Mais connaissez-vous les liens qui existent entre cette pierre et les campagnes napoléoniennes ? Le contenu du texte inscrit sur la pierre ? Enfin, savez-vous pourquoi la pierre, objet culturel égyptien, découvert par les français, se trouve au British Museum ?
Je vous propose d’étudier plus avant cet objet extraordinaire, dont l’histoire et la portée sont parfois méconnus.
I) Le contexte historique
Pour comprendre les enjeux de la découverte de la pierre de Rosette, il faut la replacer dans son contexte historique : celui des rivalités politiques de la fin du XVIIIe siècle.

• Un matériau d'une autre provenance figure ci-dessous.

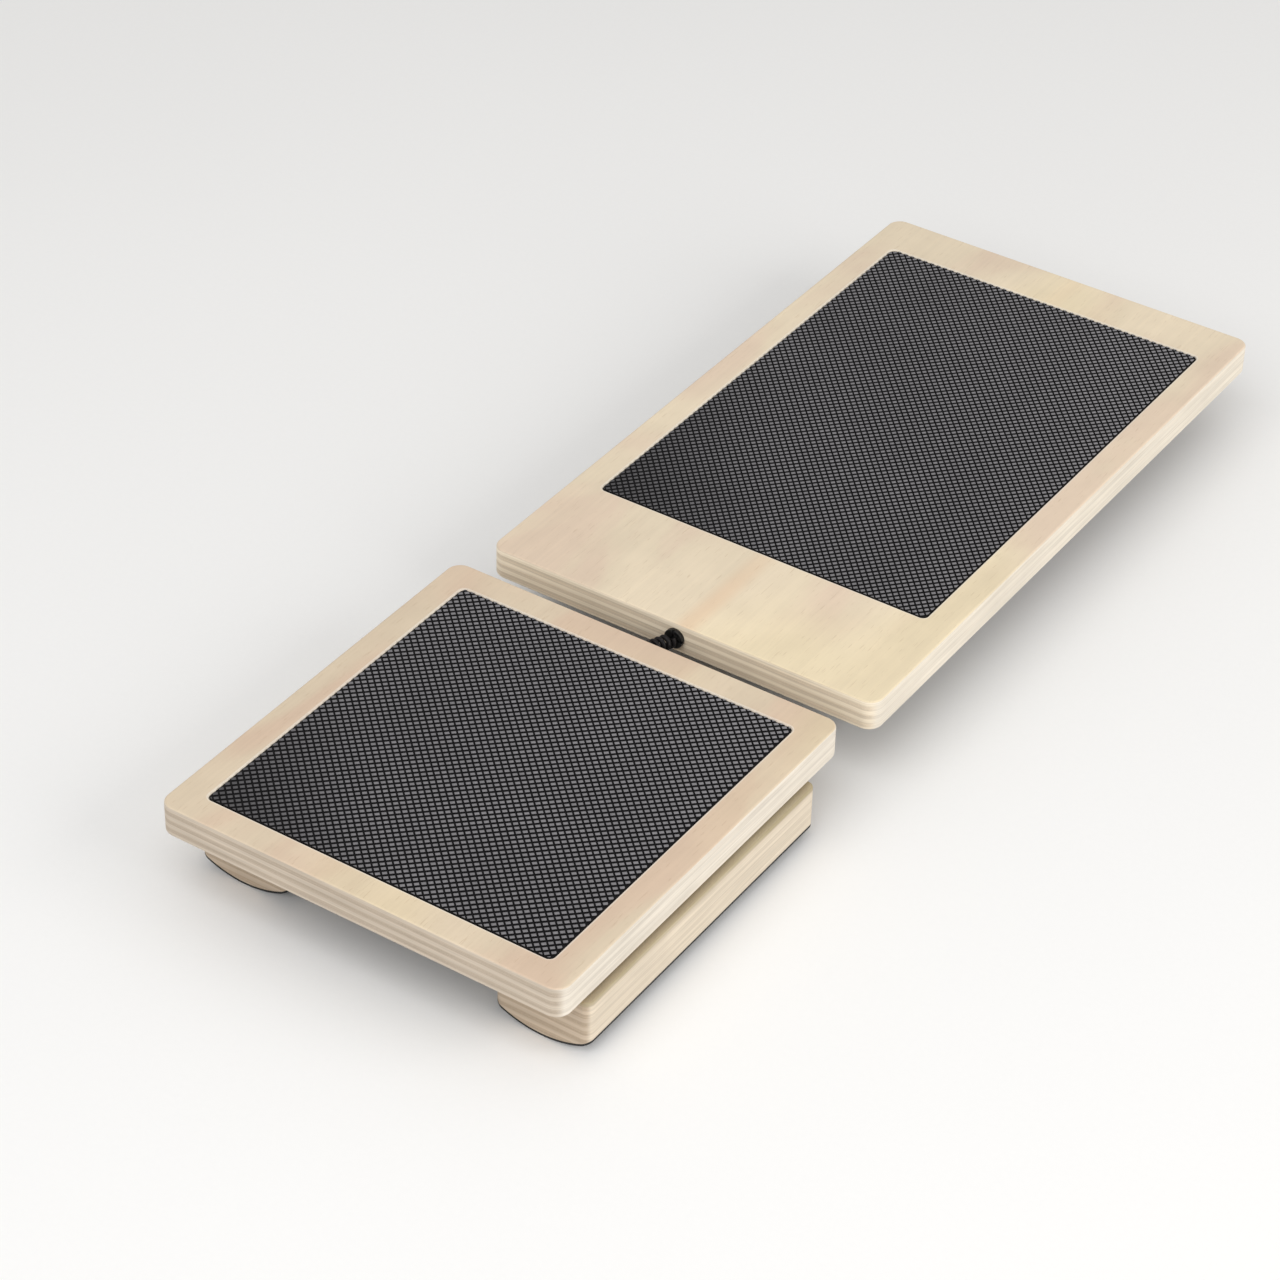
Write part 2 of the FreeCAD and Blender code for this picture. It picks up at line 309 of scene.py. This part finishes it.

Après la Révolution Française, les guerres révolutionnaires et la conquête de l’Italie, qui s’achève par la victoire de Bonaparte à Campo-Formio (1797), celui-ci se montre plus déterminé que jamais à faire ployer les Anglais, seuls véritables remparts à ses ambitions politiques et expansionnistes. Pour ce faire, Bonaparte fait cap sur l’Égypte avec un corps expéditionnaire de 38 000 hommes, soldats et savants, dans l’espoir de barrer la route des Indes, d’affaiblir les lignes de commerce britanniques et de contrôler ce carrefour géopolitique clef liant l’Europe, l’Afrique et l’Asie.
Ainsi, en 1798, les Français débarquent à Alexandrie et s’emparent de la ville. Rappelons qu’à cette époque, l’Égypte est sous domination ottomane, plus précisément sous la tutelle des Mamelouks, une milice militaire qui détient les rênes du pouvoir. La cavalerie Mamelouke est écrasée par l’armée française à la bataille des Pyramides (1798), après quoi Bonaparte s’installe au Caire et noue rapidement une alliance avec les autorités mameloukes et ottomanes. Il fonde l’Institut d’Égypte (futur Institut français du Caire) une académie savante dédiée aux recherches archéologiques et scientifiques dans le pays. Dans cette tâche, il est assisté par des savants de renom comme Berthollet, Geoffroy Saint Hilaire, Denon ou encore Monge.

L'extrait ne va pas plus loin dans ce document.